The third is renewal treated as an approval event, not a maintenance task. A certificate that backs production integrations should not be rotatable by whoever happens to hold the permission, in isolation, the way the renewal in this series' earlier posts quietly was. It should be a change that names its blast radius and requires the owners of the dependent integrations to acknowledge it before it happens. The platform will not gate this for you. The Setup Audit Trail will record that the rotation occurred, after the fact, which is the difference between a control and a receipt.

Put those three together and the failure in the opening story does not happen. The thirty-day notice reaches a named owner instead of a list. That owner can see, because the chain is drawn, exactly which integration is at stake. The renewal becomes a decision with an accountable name on it rather than a notice that goes out to a list and lands on no one.

Where this goes next

You can write an owner down once. The hard part is keeping it true.

People leave. Integrations get added, repointed, and retired. Certificates get created for a proof of concept and quietly promoted into production. A register that was accurate the day you built it is a register that is wrong within a quarter unless something keeps it current, and a renewal approval gate that depends on someone remembering to invoke it is a gate that is open the first time someone is in a hurry. Ownership maintained by hand across hundreds of assets is not a document you finish. It is an operating model you run.
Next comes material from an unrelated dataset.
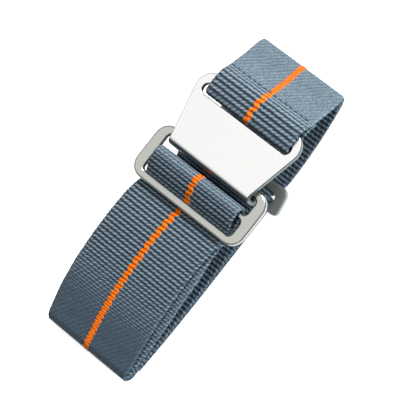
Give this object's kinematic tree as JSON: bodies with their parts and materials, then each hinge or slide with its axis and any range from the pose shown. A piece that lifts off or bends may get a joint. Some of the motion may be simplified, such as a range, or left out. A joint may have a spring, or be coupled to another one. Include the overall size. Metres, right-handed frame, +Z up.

That is the thread that ties this whole series together. Four shapes, the dependency graph, the inbound certificate, the Connected App and its tokens, and now the owner mapped onto the asset, are each a view of the same underlying truth: the risk lives in the edges, and the native tooling shows you the nodes. Seeing any one edge once is an afternoon's work. Keeping all four true continuously, as the org changes underneath you, is the problem worth solving, and it is the operating model the next and final post in this series takes on.